Um dia os irmãos decidiram se ver livre dele e o venderam como escravo para uma caravana que ia para o Egito. José teve uma vida muito difícil no Egito, mas, com a ajuda de Deus, acabou progredindo e chegando a ser o primeiro-ministro do faraó. E, nesse cargo importante, José conseguiu salvar sua família, quando ela passou por grave crise de fome.
José aprendeu com seu sofrimento e mudou. Tanto foi assim, que ele perdoou seus irmãos e conseguiu entender um plano divino na sua trajetória. José entendeu que Deus tinha feito do “limão” uma “limonada”.
Finalmente, peça ajuda quando o medo bate às portas. E essa ajuda pode vir de mentores, pastores, terapeutas e/ou familiares. O importante é encontrar alguém que possa ajudar você a analisar racionalmente suas questões. E, inclusive, os eventuais desdobramentos espirituais das suas possíveis decisões.

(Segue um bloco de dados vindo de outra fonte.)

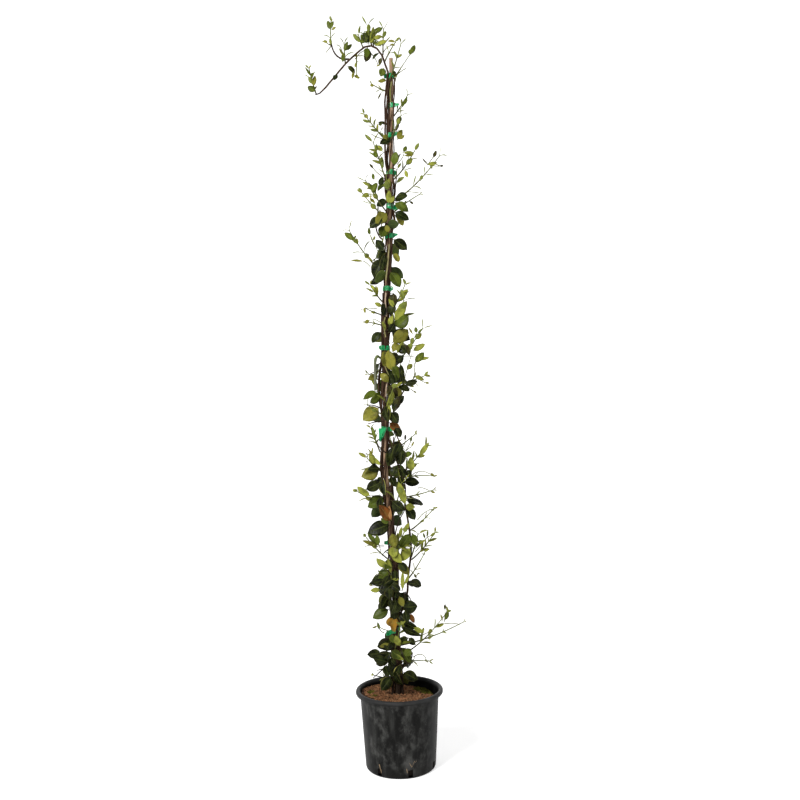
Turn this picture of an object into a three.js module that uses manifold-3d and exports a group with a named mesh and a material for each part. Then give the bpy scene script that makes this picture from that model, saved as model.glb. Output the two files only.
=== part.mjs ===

Os homens têm muito mais dificuldade de fazer isso do que as mulheres. Eles frequentemente acham que buscar ajuda é prova de fraqueza. E com isso jogam fora um instrumento que poderia vir a ajudá-los muito. Mulheres usam melhor esse recurso, mas, às vezes, cometem o erro oposto. Falam com gente demais, procuram conselhos em todos os lugares e acabam ficando confusas com as sugestões contraditórias.
Esses cinco passos vão ajudar você a entender se o medo à sua frente é do tipo “bom” ou “ruim” e orientá-lo na melhor forma de lidar com ele. Sempre com ajuda de Deus. Amém.